The author at work in her kitchen

 

Yes, I still manage to post decent photos of myself in my social media accounts, but before those good shots, I would have stains on my shirt, minor arguments with Miel on what she should wear, burnt cookies, tears of frustration because Miel’s ID was misplaced, and tons of veins on my hardworking hands. If you ask me if I chose to be a chef? I would say “yes.” If you ask me if I chose this career in preparation for being a mother? I would say “yes” to that, too. But little did I know that both would be equally demanding. The only advantage I have is that my schedule can be flexible towards Miel’s needs. Now that Miel is older, being in the kitchen has become our bonding, too. She would bake with me or make her own batch of cookies beside me. Recently, she learned how to formulate her own recipes. And so, we found a common passion (aside from shopping) which is baking.

 

Pastillas cheesecake for the author’s daughter’s birthday

 

Being a chef has taught me so many lessons in life that I hope my daughter will be able to learn as well.

 

1. Patience.
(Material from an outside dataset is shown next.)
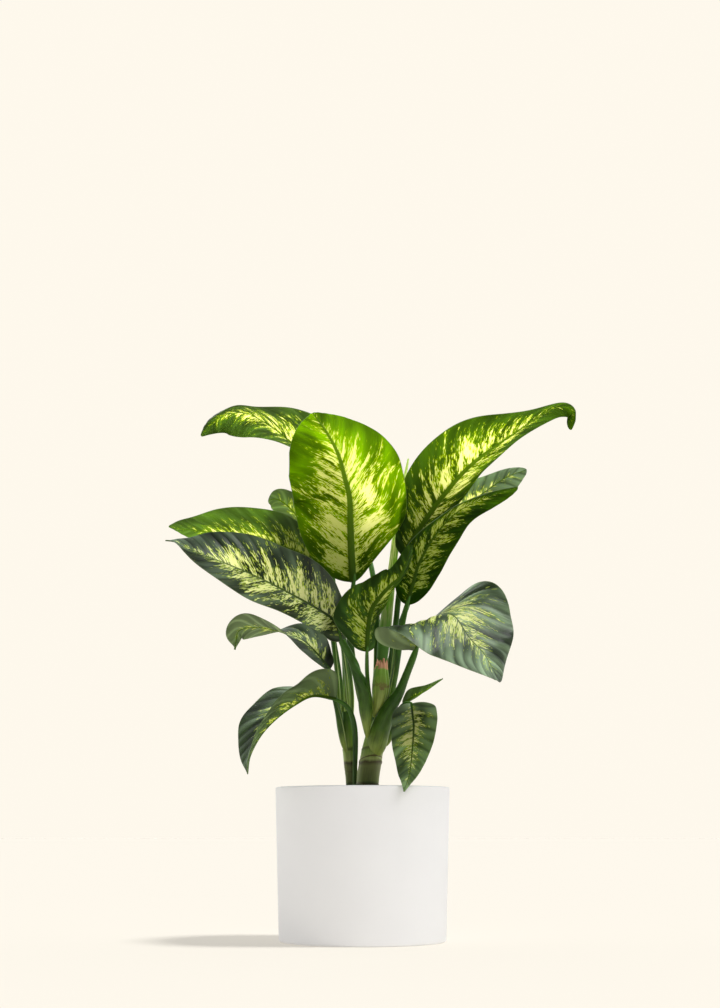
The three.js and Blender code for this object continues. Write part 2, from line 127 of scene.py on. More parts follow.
def node(tree, kind, inputs=(), **settings):
    """Adds a node, sets its settings, and sets each input or links it to a socket or to a node's result."""
    made = tree.nodes.new("ShaderNode" + kind)
    for key, value in settings.items():
        setattr(made, key, value)
    for key, value in dict(inputs).items():
        if isinstance(value, bpy.types.Node):
            value = next(socket for socket in value.outputs if socket.enabled)
        if isinstance(value, bpy.types.NodeSocket):
            tree.links.new(value, made.inputs[key])
        else:
            made.inputs[key].default_value = value
    return made


def spread(tree, value, least=0, most=1, low=0, high=1, smooth=False):
    """Takes a value from the range least to most into the range low to high."""
    return node(tree, "MapRange", {0: value, 1: least, 2: most, 3: low, 4: high},
                interpolation_type="SMOOTHSTEP" if smooth else "LINEAR")


def blend(tree, share, first, second, way="MIX"):
    """Mixes two colours, each a hex text or what a node gives."""
    first, second = (colour(part) if isinstance(part, str) else part for part in (first, second))
    return node(tree, "Mix", {0: share, 6: first, 7: second}, data_type="RGBA", blend_type=way)


def clouds(tree, scale, look):
    """Noise through the whole piece, with so many waves in a metre."""
    place = node(tree, "TexCoord").outputs["Object"]
    return node(tree, "TexNoise", {"Vector": place, "Scale": scale, **look})


def relief(tree, height, strength, deep):
    """Raises the surface where the height is more, by up to so many metres."""
    return node(tree, "Bump", {"Height": height, "Strength": strength, "Distance": deep})


# Matt-glazed earthenware: neutral white, an eggshell sheen, with faint clouding from the glaze and a
# dimpled surface. The dimples are real ones of under 1 mm, drawn at 2.5 mm so that they show.
glaze, tree = finish("matt_white_glaze")
cloud = clouds(tree, 18, {"Detail": 3})
bump = relief(tree, clouds(tree, 400, {"Detail": 2}), 0.12, 0.0004)
shader = node(tree, "BsdfPrincipled", {
    "Base Color": blend(tree, cloud, "#EAEAEC", "#F0F0F1"), "IOR": 1.5,
    "Roughness": spread(tree, cloud, 0, 1, 0.52, 0.64), "Normal": bump})
node(tree, "OutputMaterial", {0: shader})
pot.data.materials.append(glaze)
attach(pot, "root")
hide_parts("pot")


# Soil. Dark peaty potting soil with white perlite in it, filled to 20 mm below the rim and a little higher
# round the stems. Its top is crumbly, and it lies against the pot's wall.
SOIL_TOP, SOIL_RISE, SOIL_FOOT = 151 * mm, 3 * mm, 9.3 * mm
SOIL_OUT, SOIL_DEEP = 91.3 * mm, 86.8 * mm  # radius at the top and at the bottom
SOIL_FLAT = 4 * mm  # how near the wall the lumps die away and the loose crumbs end


def rows_and_columns(body):
    """The points of a grid primitive, row by row, from its lowest x and y."""
    flat = np.array([point.co[:] for point in body.data.vertices])
    return np.lexsort((flat[:, 0].round(6), flat[:, 1].round(6)))


def move_points(body, order, to):
    """Puts the grid's points, in that order, where they belong on the piece."""
    full = np.empty((len(body.data.vertices), 3))
    full[order] = np.asarray(to).reshape(-1, 3)
    body.data.vertices.foreach_set("co", full.ravel())
    body.data.update()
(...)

Baking requires patience. You cannot bake in a hurry. You have to wait until the cake is baked according to the recipe. If it says one hour, then you have to wait for an hour without opening and closing the oven door to check. Patience. I have learned how to respect Miel’s pace in growing up and learning things. I try to hear her out and respect what she can and cannot understand yet. I learned to wait for her to learn and embrace things and not to rush her into just doing what I tell her to do.

 

From the author’s La Brazorria de Lasevil shop, brazo available with sugar flower bouquet just for Mother’s Day

 

2. Not being wasteful.  All materials, both edible and non-edible, come from nature. So we should learn to use them with respect. When creating recipes, we should learn to apply calculated risks to be able to lessen the possibility of wasting food. The same with Miel—I always tell her not to play with her food, to just get what she can finish, and not to use materials as if they are disposable. Whatever you can reuse, reuse. We should take care of our equipment also so that they don’t get broken right away.

 

The author’s Pastel de Amor cake from Forget Me Not Specialty Cakes

 

3. To love what you do. I always tell Miel that if she is going to do something half-heartedly, she might as well not do it at all. It is the love you feel while baking that makes your baked products different from anyone else’s.

 

 

4. You are not perfect. You don’t know it all. Learn to listen. Not everyone will be a fan of what you make. Learn to listen to other people’s suggestions and opinions. This can lead you to be a better chef with better products. But learn how to differentiate constructive criticism from destructive criticism. You should never stop learning.

5. Failing or not getting what you want or expect is not the end of the world. Just keep on trying.